Montana state legislators introduced legislation that it believes will help provide low-interest loans to reopen shuttered sawmills.
One such mill, Pyramid Lumber, announced in March 2024, that it will permanently close the Seeley Lake mill and auction its equipment on March 31, 2024. The mill, which provided jobs in Missoula County, Montana, for 75 years, delivered the last load of logs through the mill, which were processed in early July.
The company's board of directors voted to close the mill due to a financial crisis that has made it harder to operate, including labor shortages, rising costs, and falling lumber prices. The closure, which affected around 100 employees, was the last mill in the area.
Now, with the presidential mandate to ramp up U.S. lumber production, efforts are being made to restart the aging facility, which officials at the time said would have to be updated to run more efficiently and with fewer employees to be profitable.
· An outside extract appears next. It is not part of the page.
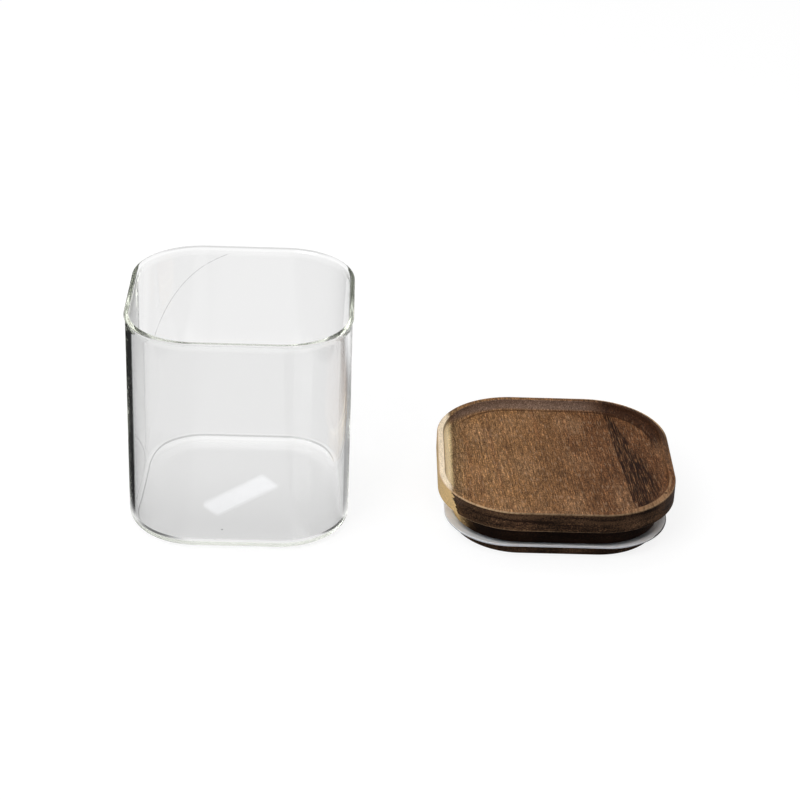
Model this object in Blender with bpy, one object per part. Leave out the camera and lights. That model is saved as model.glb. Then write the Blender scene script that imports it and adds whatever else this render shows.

Now, a Montana state bill might help the Seely Lake mill and other mills get funding and potentially reopen. The legislation, HB 876, also known as the Sawmill Revitalization Act, sets aside $6 million for loans administered by the state Board of Investments, according to the Montana Free Press. Any money not spent by June 30, 2027, would be transferred back to the capital development long-range building account. The bill awaits Gov. Greg Gianforte’s signature.
According to the Free Press, Rep. John Fitzpatrick, R-Anaconda, and Rep. Connie Keogh, D-Missoula, proposed the bill to help “reactivate” one or more sawmills that closed in recent years. “When I came back to Montana from graduate school in the early 1970s, we had over 50 operating sawmills in Montana,” Fitzpatrick said during a Senate committee meeting on April 15. “Now we’re down to about five. In the past three years, sawmills at St. Regis and Seeley Lake have closed. And that’s not a loss just to the local economy; it’s a very detrimental effect on our forests because we have fewer places in which to process logs.”
The Seeley Lake pull out was not the only major timber-related closing announced in March 2024. Roseburg Forest Product’s Missoula particleboard plant, which was a major user of residuals created by Pyramid Mountain Lumber, also closed its doors.